Jeff recently moved to Ohio.

Greg apparently has opinions of Ohio drivers.

And Jeff, in a whirlwind of quotable genius, utters a series of bumper sticker phrases pointing a harsh finger at the state whose motto should be, “Even With God, All Things Are Assuredly NOT Possible.”

  1.  Ohio: Barely Not Juggalo.
  2. My fiancé: Ohio is killing her.
  3. Ohio: Count the cars that don’t have a bumper.  At all.
  4. Ohio: If your seat belt clicks and your car hasn’t exploded, you can drive that death trap.

Pennyslvania, and Pittsburgh in particular, wasn’t left unscathed.

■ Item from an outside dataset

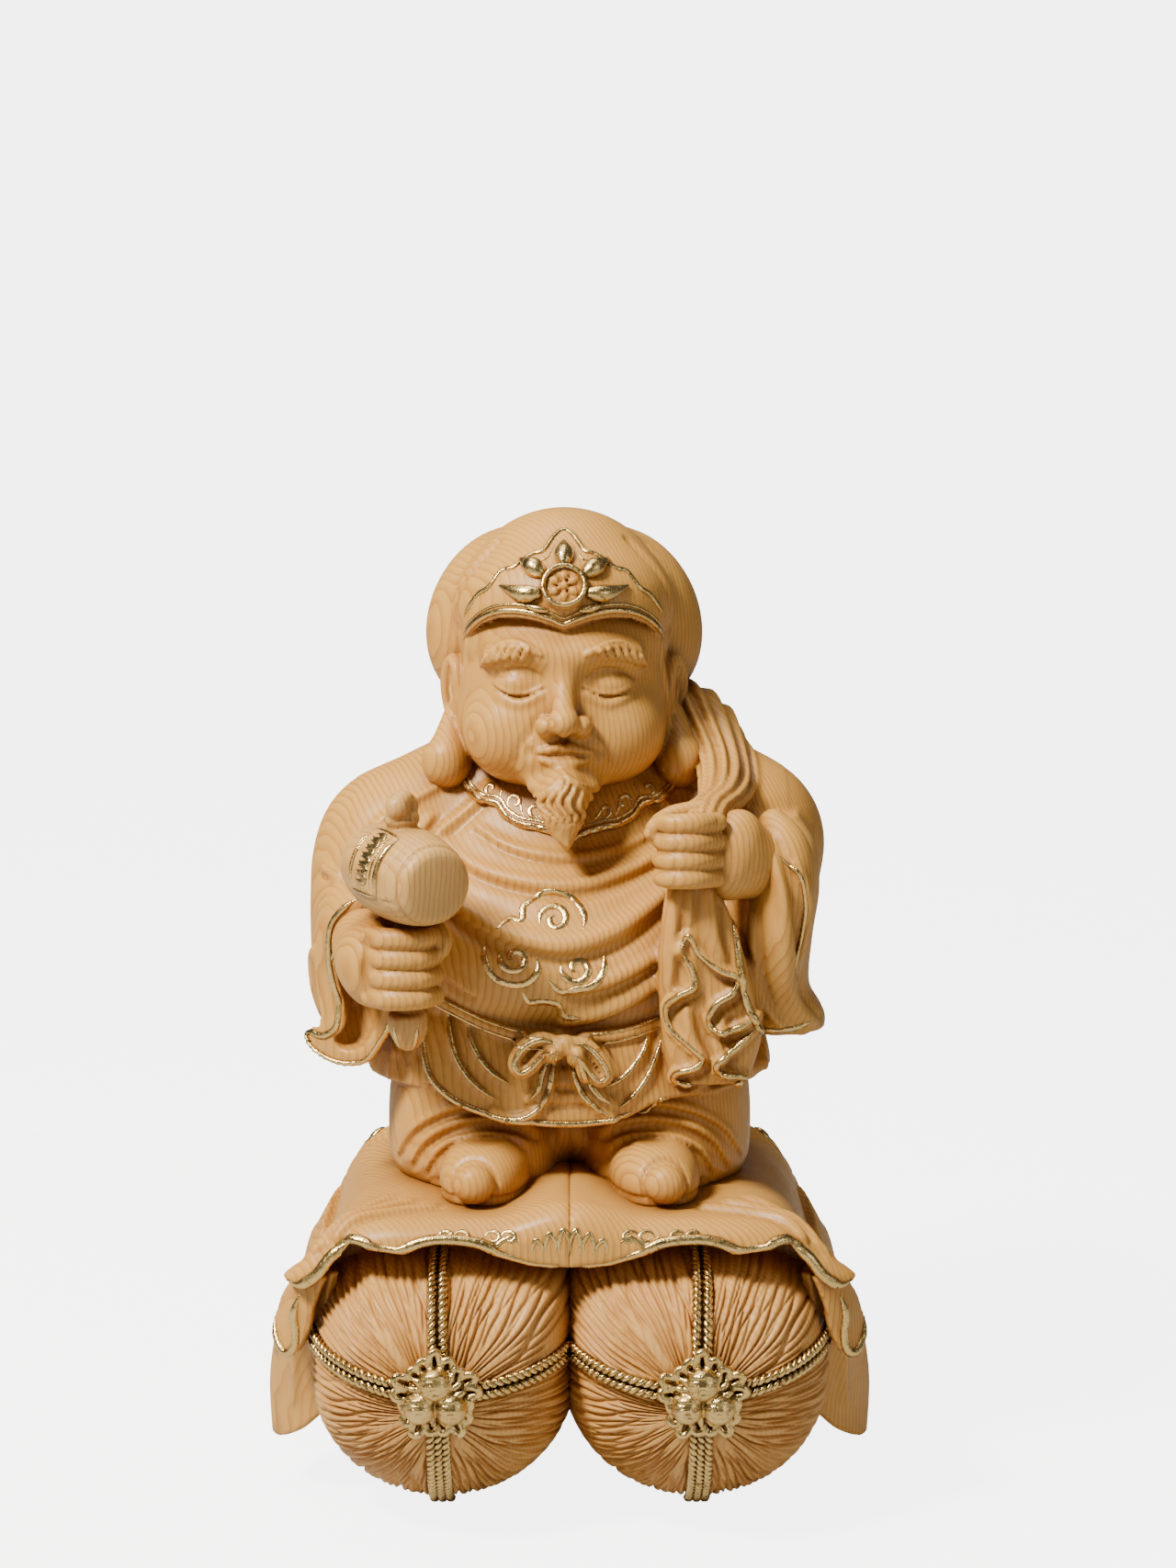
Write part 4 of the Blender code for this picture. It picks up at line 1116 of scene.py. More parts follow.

Heather here coins the phrase:

  1. The Pittsburgh Left: You Must Hate Your Passenger.

(Greg agrees.)

And to complete the topical smorgasbord of non sequitur cultural taboo, we discuss Prince, Bill Cosby, Teenage Mutant Ninja Turtles, white rappers, and, yet again, Frankenhooker.

Fun.

Times.

We present to you, “I Drink 2 4get…(Chirdonathon, pt 7).”

And the music…still Prince.  We’ll begin with “Pope,” and end with a killer live version of, “Alphabet Street.”  And in the episode you’ll hear, “Gett Off,” “CREAM,” and “Sexy Mother Fucker.”  Shaking that ass, shaking that ass, shaking that ass.

It’s still hard to imagine he’s gone.